Petaluma inches toward mandatory water cuts

City Council next week is expected to approve required citywide water cuts by 25% in a sign of the drought’s increasing severity -- while the summer’s hottest months are still yet to come.|

As Petaluma braces for mandatory water cuts under the specter of a potentially unprecedented drought year, city officials are dusting off a water-saving campaign that harkens back to the last drought several years ago.

Street banners, signs plastering downtown windows and consistent emails and mailers from the city of Petaluma are likely to resurface as a prominent fixture of daily life in the coming weeks, as the city revives the methods and resources that marked the 2014 drought response.

But as residents grapple with the overlapping public health emergency and prepare for a potentially explosive fire season, local leaders have been stern in their warnings of the drought’s severity – and are hopeful a public outreach blitz will help persuade more residents to take the crisis seriously.

The Petaluma City Council next week is expected to approve a mandatory citywide cut of water use by 25%, strengthening what has previously been a 20% voluntary reduction implemented May 3.

Interim Public Works & Utilities Director Gina Benedetti-Petnic said it’s critical people realize the extent of the local drought emergency, which Gov. Gavin Newsom officially declared April 7.

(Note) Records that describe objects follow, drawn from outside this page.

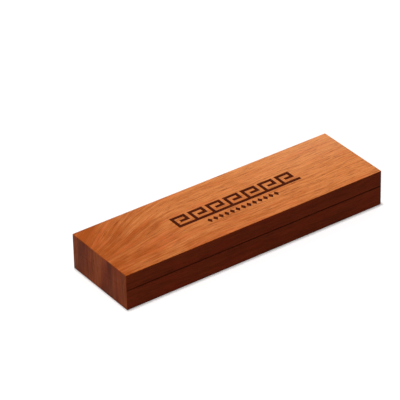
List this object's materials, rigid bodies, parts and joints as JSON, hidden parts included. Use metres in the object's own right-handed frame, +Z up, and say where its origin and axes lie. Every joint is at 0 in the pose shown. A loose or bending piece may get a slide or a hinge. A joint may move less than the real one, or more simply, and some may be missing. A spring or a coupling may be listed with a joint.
{
  "type": "presentation case",
  "caption": "Slim rectangular wooden presentation case, shown closed, with a lid on rear stop hinges and a fabric-lined tray with a trough and a finger notch.",
  "frame": {"origin": "centre of the case's underside, on the surface that it stands on", "axes": "+X along the length, to the right seen from the front; +Y to the back, where the hinges are; +Z up"},
  "size_m": [0.175, 0.0547, 0.0225],
  "materials": {
    "panel_wood": "satin",
    "side_wood": "satin",
    "end_wood": "satin",
    "hinge_brass": "satin",
    "pin_brass": "satin",
    "screw_brass": "polished",
    "magnet_nickel": "polished",
    "foam": "matte",
    "velvet": "matte",
    "card": "matte",
    "wadding": "matte",
    "satin": "satin"
  },
  "bodies": {
    "case_base": {"base_bottom_board": "panel_wood", "base_front_rail": "side_wood", "base_back_rail": "side_wood", "base_left_end": "end_wood", "base_right_end": "end_wood", "left_hinge_base_leaf": "hinge_brass", "left_hinge_pin": "pin_brass", "right_hinge_base_leaf": "hinge_brass", "right_hinge_pin": "pin_brass", "left_hinge_base_screws": "screw_brass", "right_hinge_base_screws": "screw_brass", "base_magnet_left": "magnet_nickel", "base_magnet_right": "magnet_nickel", "insert_core": "foam", "insert_cover": "velvet"},
    "lid": {"lid_top_board": "panel_wood", "lid_front_rail": "side_wood", "lid_back_rail": "side_wood", "lid_left_end": "end_wood", "lid_right_end": "end_wood", "left_hinge_lid_leaf": "hinge_brass", "right_hinge_lid_leaf": "hinge_brass", "left_hinge_lid_screws": "screw_brass", "right_hinge_lid_screws": "screw_brass", "lid_magnet_left": "magnet_nickel", "lid_magnet_right": "magnet_nickel", "lid_pad_card": "card", "lid_pad_foam": "wadding", "lid_pad_satin": "satin"}
  },
  "joints": [
    {"name": "lid_hinge", "type": "hinge", "parent": "case_base", "child": "lid", "pos_m": [0, 0.02735, 0.0126], "axis": [-1, 0, 0], "range_deg": [0, 100]}
  ]
}
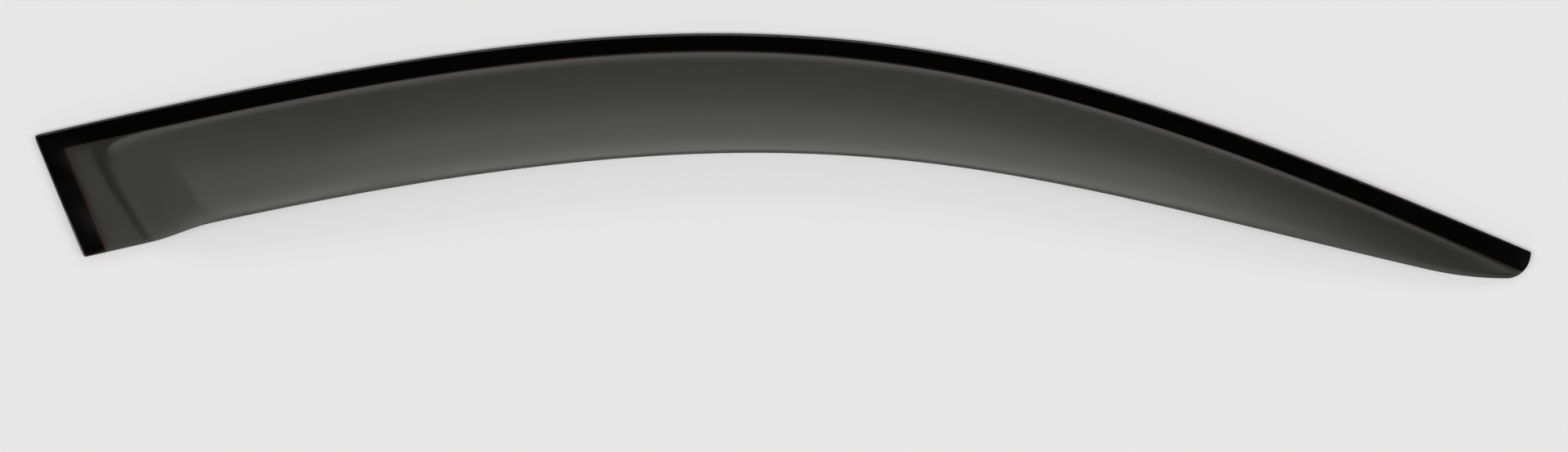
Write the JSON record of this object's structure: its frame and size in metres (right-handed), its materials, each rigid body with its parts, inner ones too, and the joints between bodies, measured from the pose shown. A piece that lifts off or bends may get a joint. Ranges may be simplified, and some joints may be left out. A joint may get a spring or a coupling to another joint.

“Anyone who is tracking this can see the big differences we’re seeing now, that it’s already much worse than it was in the last drought,” Benedetti-Petnic said. “Maybe this will be a one-off, a one-year event. But if it goes on as the last drought did, we’re all very concerned what that could mean. This is a serious drought emergency.”

Nearly all of Sonoma County is now in an “exceptional” drought, the worst of five categories, according to the U.S. Drought Monitor, while nearly all of the state is experiencing some level of drought.

The county is weathering a second consecutive dry year, on the heels of last year’s third-driest water year in the past 127 years, according to Sonoma Water. In Santa Rosa, rainfall is at 39% of average as of May 28, as water levels in Sonoma and Mendocino lakes fall perilously. This week, the county water agency received permission to immediately cut stream flows in the lower Russian River by more than half, further deepening cuts among its city contractors.

The City Council’s vote Monday will implement an updated water shortage contingency plan to rely on more recent water use trends between 2018 and 2020, and require residents begin making the same kind of sacrifices as in 2014.

If the cuts take effect, residents should prepare for a ban on operating ornamental water fountains and features, washing cars anywhere other than commercial facilities, and filling new swimming pools and spas.

Restrictions on irrigation during the daylight hours and a directive that restaurants serve water only upon request are already in place, as is a city website with a list of things people can do at home to save water.

Yet as the city looks to tap some of the programs they say were successful in encouraging residents to use less water, Benedetti-Petnic says this year’s drought may present some new problems.

Struggling under a second consecutive year of dry conditions, she says many agricultural water users that rely on surface water are in tougher spots than they were in 2014. And unlike last drought, many Petalumans are now more water-conscious, which could make it more difficult to make a dent in overall use, city officials say.

Council member Mike Healy says this concept, known as demand hardening, could make it harder for the city to achieve future water savings.

“Twenty years ago, when a drought came along the city could ask everyone to conserve an additional 20% and it was no big deal to achieve that,” Healy said last week. “Now, after people have pulled out their lawns and done so many other water conserving measures on a permanent basis, the easy steps have mostly already been taken.”